### Supplied material
★ ★ ★
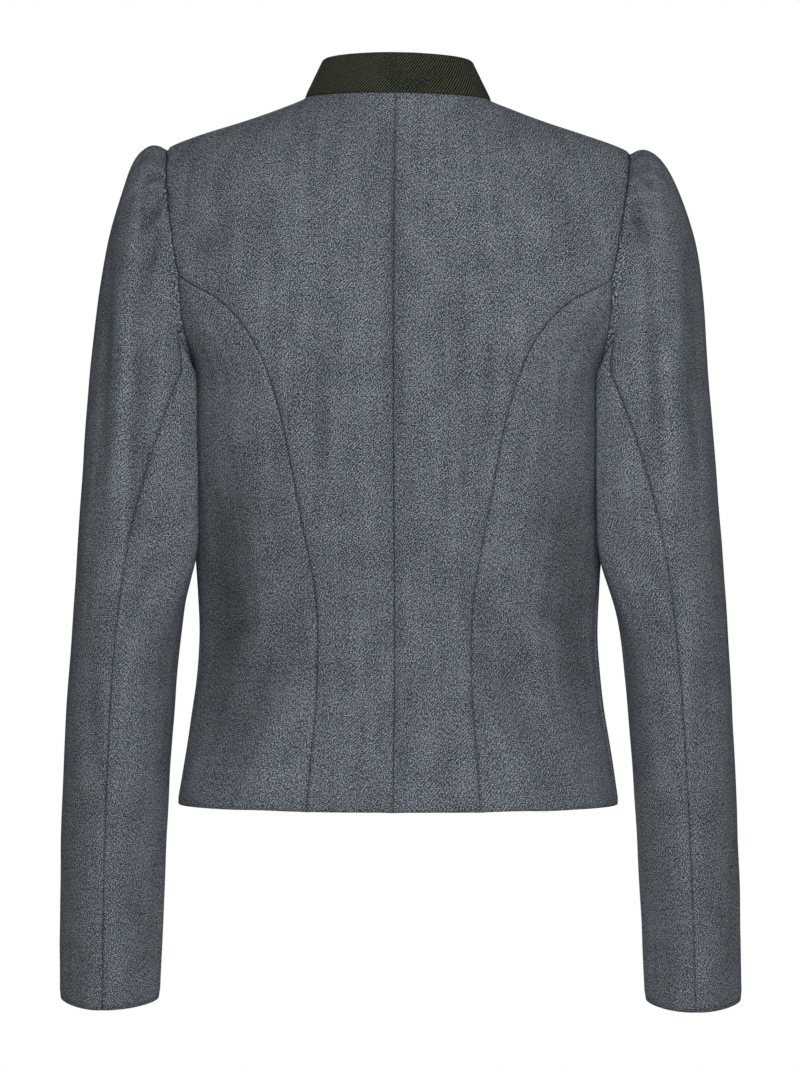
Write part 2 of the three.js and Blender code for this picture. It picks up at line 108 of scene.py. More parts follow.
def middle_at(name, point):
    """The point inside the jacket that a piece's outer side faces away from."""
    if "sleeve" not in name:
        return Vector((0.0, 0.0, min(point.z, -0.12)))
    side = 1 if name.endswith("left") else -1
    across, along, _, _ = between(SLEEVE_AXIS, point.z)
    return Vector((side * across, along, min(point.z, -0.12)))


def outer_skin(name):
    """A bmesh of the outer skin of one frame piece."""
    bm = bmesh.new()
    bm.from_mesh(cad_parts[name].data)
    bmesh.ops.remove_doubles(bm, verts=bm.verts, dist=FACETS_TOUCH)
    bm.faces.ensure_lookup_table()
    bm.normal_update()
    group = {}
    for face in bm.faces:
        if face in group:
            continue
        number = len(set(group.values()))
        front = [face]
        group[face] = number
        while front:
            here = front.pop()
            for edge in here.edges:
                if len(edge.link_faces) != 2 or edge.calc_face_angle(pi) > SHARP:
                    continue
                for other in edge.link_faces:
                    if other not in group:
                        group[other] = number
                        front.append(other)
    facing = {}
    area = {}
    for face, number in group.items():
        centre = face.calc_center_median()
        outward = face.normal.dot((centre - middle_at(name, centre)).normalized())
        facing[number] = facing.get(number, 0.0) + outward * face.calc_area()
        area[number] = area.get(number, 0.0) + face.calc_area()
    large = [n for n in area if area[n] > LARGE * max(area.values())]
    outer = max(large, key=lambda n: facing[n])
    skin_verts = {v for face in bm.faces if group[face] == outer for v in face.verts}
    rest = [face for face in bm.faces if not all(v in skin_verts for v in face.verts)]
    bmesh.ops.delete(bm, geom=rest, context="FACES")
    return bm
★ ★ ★
### Objective
Write the data back out verbatim.

### Solved exercise
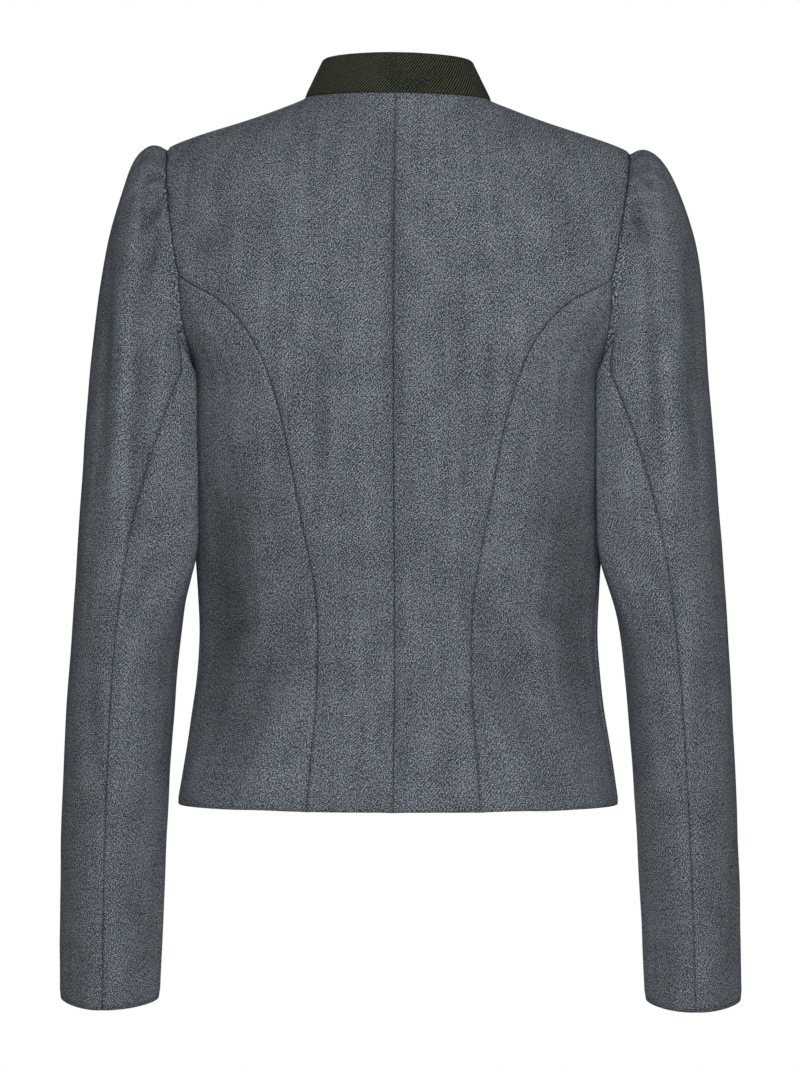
Write part 2 of the three.js and Blender code for this picture. It picks up at line 108 of scene.py. More parts follow.
def middle_at(name, point):
    """The point inside the jacket that a piece's outer side faces away from."""
    if "sleeve" not in name:
        return Vector((0.0, 0.0, min(point.z, -0.12)))
    side = 1 if name.endswith("left") else -1
    across, along, _, _ = between(SLEEVE_AXIS, point.z)
    return Vector((side * across, along, min(point.z, -0.12)))


def outer_skin(name):
    """A bmesh of the outer skin of one frame piece."""
    bm = bmesh.new()
    bm.from_mesh(cad_parts[name].data)
    bmesh.ops.remove_doubles(bm, verts=bm.verts, dist=FACETS_TOUCH)
    bm.faces.ensure_lookup_table()
    bm.normal_update()
    group = {}
    for face in bm.faces:
        if face in group:
            continue
        number = len(set(group.values()))
        front = [face]
        group[face] = number
        while front:
            here = front.pop()
            for edge in here.edges:
                if len(edge.link_faces) != 2 or edge.calc_face_angle(pi) > SHARP:
                    continue
                for other in edge.link_faces:
                    if other not in group:
                        group[other] = number
                        front.append(other)
    facing = {}
    area = {}
    for face, number in group.items():
        centre = face.calc_center_median()
        outward = face.normal.dot((centre - middle_at(name, centre)).normalized())
        facing[number] = facing.get(number, 0.0) + outward * face.calc_area()
        area[number] = area.get(number, 0.0) + face.calc_area()
    large = [n for n in area if area[n] > LARGE * max(area.values())]
    outer = max(large, key=lambda n: facing[n])
    skin_verts = {v for face in bm.faces if group[face] == outer for v in face.verts}
    rest = [face for face in bm.faces if not all(v in skin_verts for v in face.verts)]
    bmesh.ops.delete(bm, geom=rest, context="FACES")
    return bm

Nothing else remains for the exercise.